### REQUIRED TASK
Quote the material below exactly as written, from the first line to the line that holds "change of gloss.", endpoints included.

### MATERIAL PROVIDED
++++++++

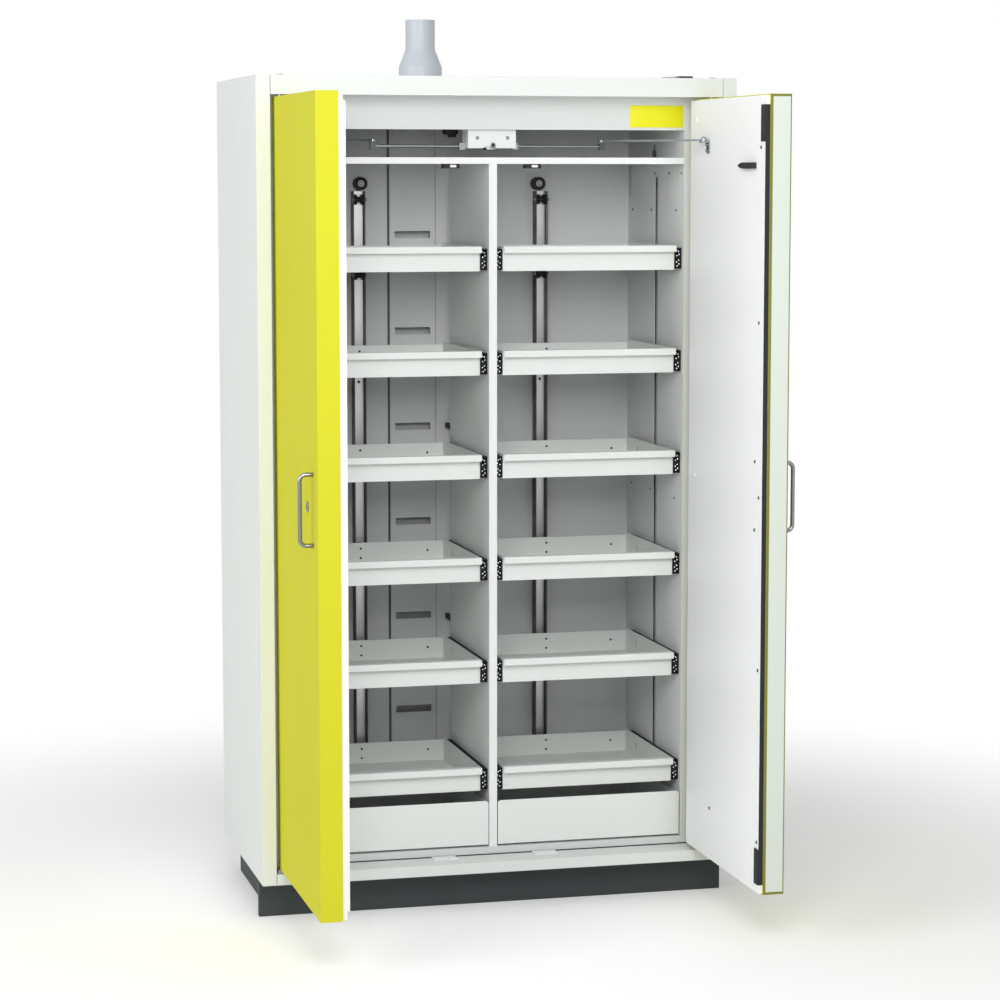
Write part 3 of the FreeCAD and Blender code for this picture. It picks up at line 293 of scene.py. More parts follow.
@dataclass(frozen=True)
class PolishedMetal(Finish):
    """Steel or brass polished bright: mirror-like, with the faintest polishing haze."""

    shade: str = "#8A8C8E"
    spread: tuple[float, float] = (0.0, 0.1)
    haze_mm: float = 18.0

    def pattern(self, surface: Surface) -> None:
        """Cloud the gloss where the polishing wheel passed.

        Args:
            surface: the material being made.
        """
        haze = {"Vector": surface.place, "Scale": cells_per_metre(self.haze_mm)}
        self.vary(surface, add_node(surface.tree, "ShaderNodeTexNoise", haze).outputs[0])


@dataclass(frozen=True)
class MouldedPlastic(Finish):
    """Injection-moulded plastic: a dense, slightly mottled body under an eroded mould texture."""

    shade: str = "#3A3B3C"
    spread: tuple[float, float] = (-0.05, 0.08)
    flow_mm: float = 60.0
    texture_mm: float = 1.5
    texture_depth_mm: float = 0.03

    def pattern(self, surface: Surface) -> None:
        """Lay the mould's texture and a slow change of gloss.

        Args:
            surface: the material being made.
        """
        # Spark-eroded texture is some tenths of a millimetre; it is drawn a few times coarser.
        flow = {"Vector": surface.place, "Scale": cells_per_metre(self.flow_mm), "Detail": 2.0}
        self.vary(surface, add_node(surface.tree, "ShaderNodeTexNoise", flow).outputs[0])
        texture = {"Vector": surface.place, "Scale": cells_per_metre(self.texture_mm)}
        height = add_node(surface.tree, "ShaderNodeTexNoise", texture).outputs[0]
        self.relief(surface, height, self.texture_depth_mm)


@dataclass(frozen=True)
class SealRubber(Finish):
    """Extruded intumescent seal in a rubber skin: matt, with faint lengthwise drag lines."""

    shade: str = "#2E3033"
    spread: tuple[float, float] = (-0.1, 0.05)
    line_mm: float = 1.0
    line_depth_mm: float = 0.04
    length_ratio: float = 0.02

    def pattern(self, surface: Surface) -> None:
        """Draw the die's drag lines along the strip.

        Args:
            surface: the material being made.
        """
        # Die lines are about half a millimetre apart, and drawn twice as wide.
        along = {"Vector": surface.place, "Scale": (1.0, 1.0, self.length_ratio)}
        stretched = add_node(surface.tree, "ShaderNodeMapping", along).outputs[0]
        lines = {"Vector": stretched, "Scale": cells_per_metre(self.line_mm), "Detail": 1.0}
        amount = add_node(surface.tree, "ShaderNodeTexNoise", lines).outputs[0]
        self.vary(surface, amount)
        self.relief(surface, amount, self.line_depth_mm)


@dataclass(frozen=True)
class MineralBoard(Finish):
    """Cut calcium-silicate board: dusty, off-white and pitted."""

    shade: str = "#8F8B82"
    spread: tuple[float, float] = (-0.05, 0.1)
    pit_mm: float = 3.5
    pit_depth_mm: float = 0.3

    def pattern(self, surface: Surface) -> None:
        """Show the sawn face's pits, 3 to 4 mm apart.

        Args:
            surface: the material being made.
        """
        pits = {"Vector": surface.place, "Scale": cells_per_metre(self.pit_mm)}
        amount = add_node(surface.tree, "ShaderNodeTexVoronoi", pits).outputs[0]
        self.vary(surface, amount)
        self.relief(surface, amount, self.pit_depth_mm)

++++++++

### RESULT OF THIS EXERCISE
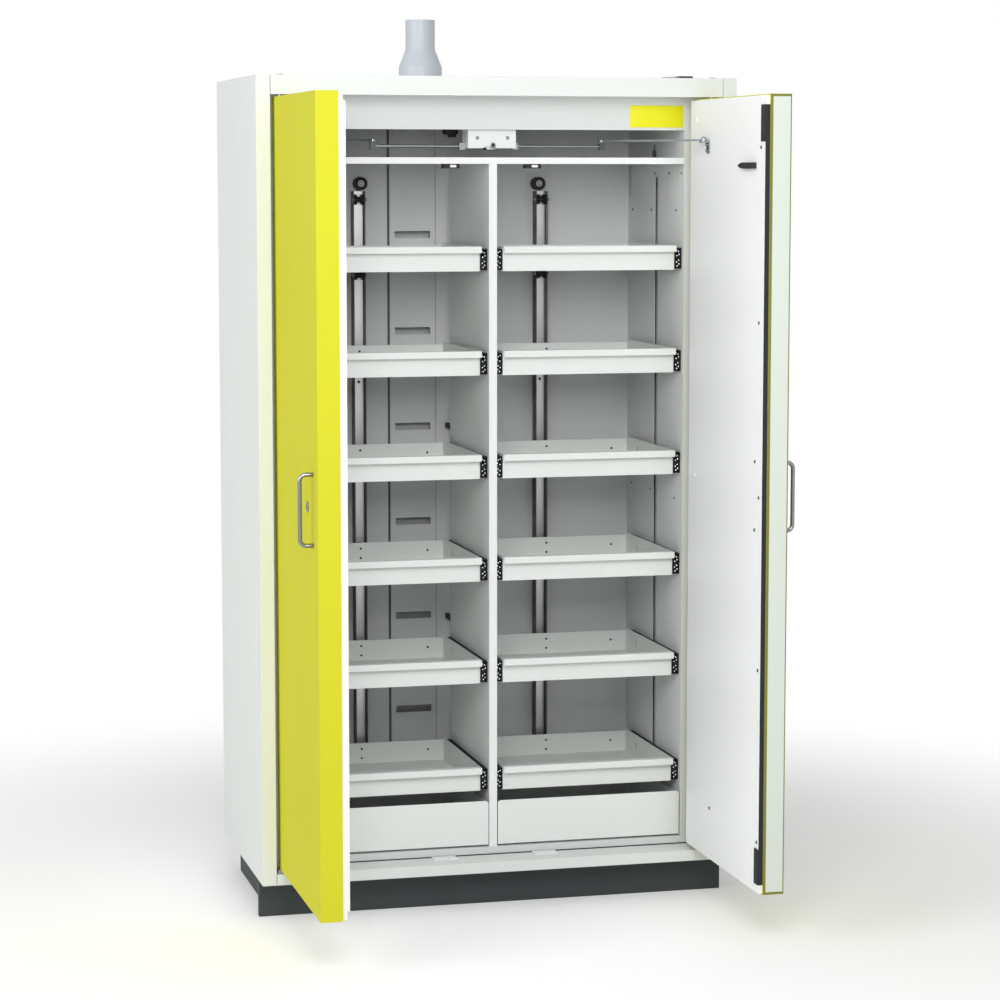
Write part 3 of the FreeCAD and Blender code for this picture. It picks up at line 293 of scene.py. More parts follow.
@dataclass(frozen=True)
class PolishedMetal(Finish):
    """Steel or brass polished bright: mirror-like, with the faintest polishing haze."""

    shade: str = "#8A8C8E"
    spread: tuple[float, float] = (0.0, 0.1)
    haze_mm: float = 18.0

    def pattern(self, surface: Surface) -> None:
        """Cloud the gloss where the polishing wheel passed.

        Args:
            surface: the material being made.
        """
        haze = {"Vector": surface.place, "Scale": cells_per_metre(self.haze_mm)}
        self.vary(surface, add_node(surface.tree, "ShaderNodeTexNoise", haze).outputs[0])


@dataclass(frozen=True)
class MouldedPlastic(Finish):
    """Injection-moulded plastic: a dense, slightly mottled body under an eroded mould texture."""

    shade: str = "#3A3B3C"
    spread: tuple[float, float] = (-0.05, 0.08)
    flow_mm: float = 60.0
    texture_mm: float = 1.5
    texture_depth_mm: float = 0.03

    def pattern(self, surface: Surface) -> None:
        """Lay the mould's texture and a slow change of gloss.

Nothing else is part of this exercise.